3. Exclusive pitches have 71% publication rate. Mass distribution has 12%. Quality targeting beats volume by 6x. Build a small media list of 20 targets instead of mass-distributing to 2,000.
4. Generic pitches are ignored by 85% of reporters. Personalization is non-negotiable. Reference their recent work. Show you’ve done homework.
5. Journalists receive 11+ pitches daily on average. Your pitch has seconds to grab attention. Strong subject line + clear hook = difference between read and delete.
6. Pitches mentioning a journalist’s recent article get 3x more replies. This stat alone justifies spending 30 minutes personalizing instead of sending generic email.
7. You can build a quality media list for free with Google, Hunter.io, and Twitter. No need for expensive tools. Systematic DIY beats lazy agency work.

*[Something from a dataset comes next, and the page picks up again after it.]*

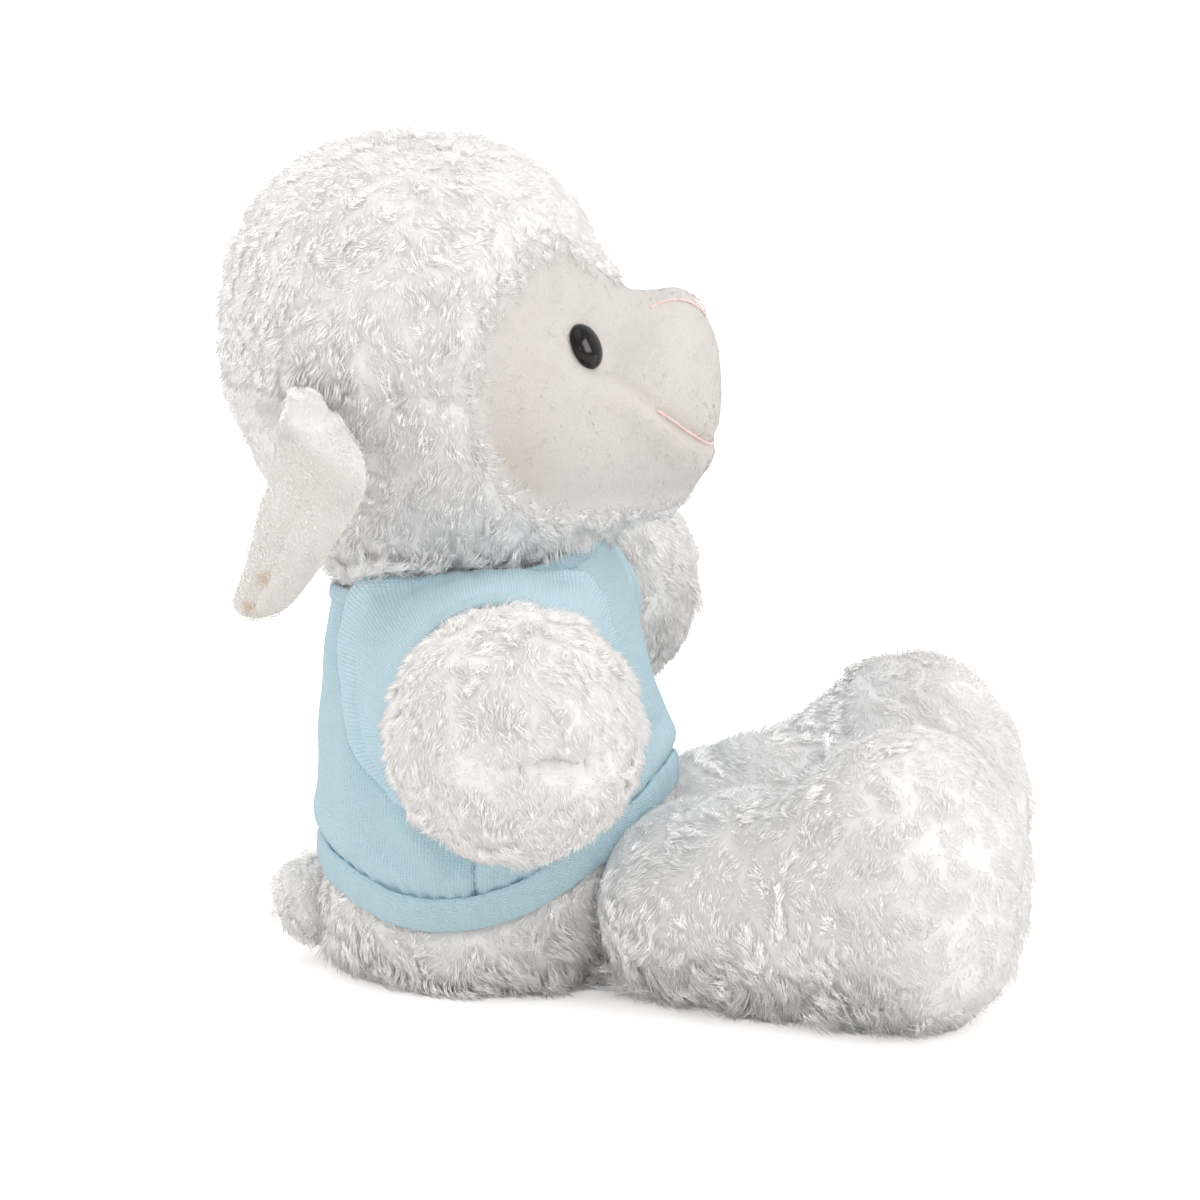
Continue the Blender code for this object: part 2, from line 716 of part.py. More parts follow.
eye_x = FACE_START + EYE_ALONG_SHARE * FACE_LENGTH
dome_shares = (0.0, 0.35, 0.65, 0.88, 0.98, 1.0)
for side, sign in SIDES:
    normal = Vector(
        (
            math.sin(EYE_YAW) * math.cos(EYE_PITCH),
            sign * math.cos(EYE_YAW) * math.cos(EYE_PITCH),
            math.sin(EYE_PITCH),
        )
    )
    surface = Vector((eye_x, sign * face_out(eye_x, EYE_RISE), EYE_RISE))
    seat = pivot(f"{side}_eye_seat", surface - normal * EYE_SEAT, normal)
    seat.parent = head_pivot
    dome = [(EYE_RADIUS * share, EYE_DOME * math.sqrt(1.0 - share * share)) for share in dome_shares]
    profile = [*dome, (SHANK_RADIUS, 0.0), *shank_profile()]
    turned(f"{side}_eye", profile, EYE_BLACK, seat, steps=SMALL_STEPS)
    inner = SHANK_RADIUS + SHANK_RIDGE + SHANK_PLAY / 2
    low = -WASHER_DEPTH - WASHER_THICKNESS
    washer = [(inner, -WASHER_DEPTH), (WASHER_RADIUS, -WASHER_DEPTH), (WASHER_RADIUS, low), (inner, low)]
    turned(f"{side}_eye_washer", [*washer, washer[0]], WASHER_WHITE, seat, steps=SMALL_STEPS)
    recess = rod_cutter(
        f"{side}_eye_recess_cutter",
        (EYE_RADIUS + GAP, EYE_RADIUS + GAP),
        2 * EYE_RADIUS,
        (0, 0, 1),
        seat,
        (0, 0, EYE_RADIUS - GAP),
    )
    hole_radius = SHANK_RADIUS + SHANK_RIDGE + SHANK_PLAY
    hole = rod_cutter(
        f"{side}_eye_hole_cutter", (hole_radius, hole_radius), 2 * SHANK_LENGTH, (0, 0, 1), seat
    )
    pocket_radius = WASHER_RADIUS + GAP
    pocket = rod_cutter(
        f"{side}_washer_pocket_cutter",
        (pocket_radius, pocket_radius),
        2 * (SHANK_LENGTH + GAP),
        (0, 0, 1),
        seat,
    )
    cut(face_cover, recess)
    cut(face_cover, hole)
    cut(head_filling, pocket)


# Ears: two layers of short pile each, pinched at the root and flopping down from the wool


def ear_layer(name, sign, face, parent):
    """One layer of an ear: a sheet along the ear's path, on its front (1) or back (-1)."""
    rows = EAR_SHARES
    spine = [
        Vector((-drift * EAR_DRIFT, sign * out * EAR_REACH, -drop * EAR_DROP))
        for out, drift, drop, _ in rows
    ]
    shape = bmesh.new()
    grid = []
    for i, (point, row) in enumerate(zip(spine, rows)):
        along = spine[min(i + 1, len(spine) - 1)] - spine[max(i - 1, 0)]
        outward = Vector((1, 0, 0)).cross(along).normalized() * sign
        wide = row[3] * EAR_HALF_WIDTH
        line = []
        for strip in range(EAR_STRIPS + 1):
            share = 2 * strip / EAR_STRIPS - 1
            cup = EAR_CUP * row[3] ** 3 * (1 - share * share)
            place = point + Vector((share * wide, 0, 0)) + outward * (cup + face * GAP / 2)
            line.append(shape.verts.new(place))
        grid.append(line)
    for lower, upper in zip(grid, grid[1:]):
        for i in range(EAR_STRIPS):
            shape.faces.new((lower[i], lower[i + 1], upper[i + 1], upper[i]))
    mesh = bpy.data.meshes.new(name)
    shape.to_mesh(mesh)
    shape.free()
    made = add_object(name, mesh, VELBOA, parent)
    solid = made.modifiers.new("layer", "SOLIDIFY")
    solid.thickness = EAR_LAYER
    solid.offset = face * sign
    return made


ear_out, ear_slope = wool_out(EAR_BACK, EAR_UP)
ear_yaw = math.atan(ear_slope)
for side, sign in SIDES:
    root = pivot(f"{side}_ear_pivot", (-EAR_BACK, sign * (ear_out + EAR_LAYER / 2), EAR_UP))
    root.rotation_euler = (0, 0, sign * ear_yaw)
    root.parent = head_pivot
    ear_layer(f"{side}_ear_front", sign, 1, root)
    ear_layer(f"{side}_ear_back", sign, -1, root)
    pocket = rod_cutter(
        f"{side}_ear_pocket_cutter",
        (EAR_ROOT_RADIUS + GAP, EAR_ROOT_RADIUS + GAP),
        EAR_POCKET_LENGTH,
        (1, 0, 0),
        root,
    )
    cut(head_cover, pocket)
    cut(head_filling, pocket)


# Arms: turned plush stubs, widest at the hand, each with its filling


def arm_profile(inset):
    """The arm from its tip to the back of its round root, moved in by inset."""
    points = [(0.0, ARM_LENGTH - inset)]
    for along, wide in reversed(ARM_SHARES):
        points.append((wide * HAND_RADIUS - inset, along * (ARM_LENGTH - inset)))
    root = ARM_ROOT_RADIUS - inset
    turns = [math.pi / 2 * i / 5 for i in range(6)]
    points += [(root * math.cos(turn), -root * math.sin(turn)) for turn in turns[:-1]]
    points.append((0.0, -root))
    return every_other(points) if inset else points


for side, sign in SIDES:
    direction = Vector(
        (
            math.sin(ARM_FORWARD[side]) * math.cos(ARM_DROOP[side]),
            sign * math.cos(ARM_FORWARD[side]) * math.cos(ARM_DROOP[side]),
            -math.sin(ARM_DROOP[side]),
        )
    )
    root = pivot(f"{side}_shoulder_pivot", shoulders[side], direction)
    cover = turned(f"{side}_arm_cover", arm_profile(0), WOOL, root)
    cut(cover, turned(f"{side}_arm_hollow_cutter", arm_profile(PLUSH_WALL), None, root))
    opening = rod_cutter(
        f"{side}_arm_opening_cutter",
        (ARM_OPENING_RADIUS, ARM_OPENING_RADIUS),
        4 * PLUSH_WALL,
        (0, 0, 1),
        root,
        (0, 0, -ARM_ROOT_RADIUS),
    )
    cut(cover, opening)
    turned(f"{side}_arm_filling", arm_profile(PLUSH_WALL + GAP), FIBRE, root)


# Legs: plush legs that swell into upright feet, each with its filling

floor_cutter = rod_cutter(
    "floor_cutter",
    (4 * LEG_LENGTH, 4 * LEG_LENGTH),
    FOOT_HEIGHT,
    (0, 0, 1),
    place=(0, 0, -FOOT_HEIGHT / 2),
)


def leg_ring(along, half_width, top, bottom):
    """An upright oval ring across the leg, between two heights above the floor."""
    middle = (top + bottom) / 2 - HIP_HEIGHT
    return [
        Vector((along, y, middle + z)) for y, z in oval(half_width, (top - bottom) / 2, LEG_SIDES)
    ]


def leg_rings(inset):
    """Rings of the leg from the back of its round root to the sole, moved in by inset."""
    root = LEG_ROOT_RADIUS - inset
    rings = [[Vector((-root, 0, 0))]]
    for step in range(1, 5):
        turn = math.pi / 2 * step / 4
        wide = root * math.sin(turn)
        rings.append(leg_ring(-root * math.cos(turn), wide, HIP_HEIGHT + wide, HIP_HEIGHT - wide))
    for along, width, top, bottom in every_other(LEG_SHARES) if inset else LEG_SHARES:
        rings.append(
            leg_ring(
                along * (LEG_LENGTH - inset),
                width * FOOT_HALF_WIDTH - inset,
                top * FOOT_HEIGHT - inset,
                bottom * FOOT_HEIGHT - FLOOR_BITE + inset,
            )
        )
    middle = sum((point.z for point in rings[-1])) / LEG_SIDES
    return [*rings, [Vector((LEG_LENGTH - inset, 0, middle))]]


for side, sign in SIDES:
    root = pivot(f"{side}_hip_pivot", hips[side])
    root.rotation_euler = (0, 0, sign * LEG_SPLAY)
    cover = loft(f"{side}_leg_cover", leg_rings(0), WOOL, root)
    cut(cover, loft(f"{side}_leg_hollow_cutter", leg_rings(PLUSH_WALL), None, root))
    opening = rod_cutter(
        f"{side}_leg_opening_cutter",
        (LEG_OPENING_RADIUS, LEG_OPENING_RADIUS),
        4 * PLUSH_WALL,
        (1, 0, 0),
        root,
        (-LEG_ROOT_RADIUS, 0, 0),
    )
    cut(cover, opening)
    cut(cover, floor_cutter)
    loft(f"{side}_leg_filling", leg_rings(PLUSH_WALL + GAP), FIBRE, root)


# Tail: a small drooping pom-pom with its filling


def tail_profile(inset):
    """The tail from its tip to the middle of its round root, moved in by inset."""
    points = [(0.0, TAIL_LENGTH - inset)]
    for along, wide in reversed(TAIL_SHARES):
        radius = wide * TAIL_RADIUS - inset
        if radius > inset / 4:
            points.append((radius, along * (TAIL_LENGTH - inset)))
    root = TAIL_ROOT_RADIUS - inset
    turns = [math.pi / 2 * i / 4 for i in range(5)]
    points += [(root * math.cos(turn), -root * math.sin(turn)) for turn in turns[:-1]]
    return [*points, (0.0, -root)]


tail_pivot = pivot("tail_pivot", tail_place, Vector((-math.cos(TAIL_DROOP), 0, -math.sin(TAIL_DROOP))))
tail_cover = turned("tail_cover", tail_profile(0), WOOL, tail_pivot, steps=SMALL_STEPS)
tail_hollow = turned("tail_hollow_cutter", tail_profile(TAIL_WALL), None, tail_pivot, steps=SMALL_STEPS)
cut(tail_cover, tail_hollow)
tail_opening = rod_cutter(
    "tail_opening_cutter",
    (TAIL_OPENING_RADIUS, TAIL_OPENING_RADIUS),
    4 * TAIL_WALL,
    (0, 0, 1),
    tail_pivot,
    (0, 0, -TAIL_ROOT_RADIUS),
)
cut(tail_cover, tail_opening)
turned("tail_filling", tail_profile(TAIL_WALL + GAP), FIBRE, tail_pivot, steps=SMALL_STEPS)
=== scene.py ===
"""Seated plush lamb: curly wool coat, short-pile face and ears, snap-in eyes and a pale blue knitted tee.

Lengths are in millimetres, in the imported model's frame: +X the way the lamb faces, +Y to its left, +Z up,
with its seat on the ground. mesh_of turns them into metres.
"""

import math

import bpy
import numpy as np
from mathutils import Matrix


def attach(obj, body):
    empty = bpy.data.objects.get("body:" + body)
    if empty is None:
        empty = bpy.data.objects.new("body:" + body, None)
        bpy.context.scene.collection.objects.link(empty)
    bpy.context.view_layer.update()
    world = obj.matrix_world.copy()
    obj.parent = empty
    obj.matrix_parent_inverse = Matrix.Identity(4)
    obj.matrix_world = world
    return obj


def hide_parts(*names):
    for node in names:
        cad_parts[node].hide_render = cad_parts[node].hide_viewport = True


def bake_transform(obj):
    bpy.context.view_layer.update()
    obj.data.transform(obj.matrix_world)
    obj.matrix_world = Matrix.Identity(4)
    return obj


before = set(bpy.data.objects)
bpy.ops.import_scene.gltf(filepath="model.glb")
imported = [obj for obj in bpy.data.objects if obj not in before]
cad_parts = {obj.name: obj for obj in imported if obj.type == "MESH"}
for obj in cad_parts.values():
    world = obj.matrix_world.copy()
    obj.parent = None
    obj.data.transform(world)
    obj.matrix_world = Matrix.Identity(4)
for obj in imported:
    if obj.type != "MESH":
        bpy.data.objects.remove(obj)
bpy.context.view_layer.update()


# Trunk cover
# The body is a pear-shaped bag of long-pile white plush, sewn shut below and gathered at the neck. Only the
# seat shows, under the tee, where the pile hangs in pointed tufts and spreads on the ground.

TRUNK_HEIGHT = 108.0
UP = np.array([0.0, 0.0, 1.0])
NECK_PIVOT = np.array([-8.0, 0.0, 133.0])
NECK_ROOT = 45.0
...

8. Newswire distribution ($399-1,300) is optional, not required. Spend $0 and email 20 target journalists (higher ROI). Or spend $400 and get national reach (better for big announcements).
9. A strong press release takes 3-4 hours to write well. Most startups don’t even try. Do this once, and you’ll send it to dozens of journalists across multiple stories.
10. Only one follow-up email is needed (4-5 days after initial). Multiple follow-ups hurt credibility. One clear follow-up with new info respects their time.
11. Earned media is worth 5x more than paid media. A single TechCrunch article is worth more than $5K in ad spend (credibility-wise and reach-wise).
12. Articles with expert commentary drive 32% higher engagement. So don’t just pitch your product. Pitch founder insights. Pitch unique perspectives. Pitch expertise.
13. Build relationships before you need them. Engage with journalists’ work for 2-3 weeks before pitching. When you pitch, you’re not cold. You’re a familiar contact.
14. Tier your media list strategically (Tier 1, 2, 3). Start with Tier 2/3. Build clips. Use them as ammunition for Tier 1. Climbing the ladder is faster than starting at the top.
15. Start today: Build your 20-journalist media list. It takes 4-5 hours. Then you’re positioned to pitch monthly. That’s compounding media coverage.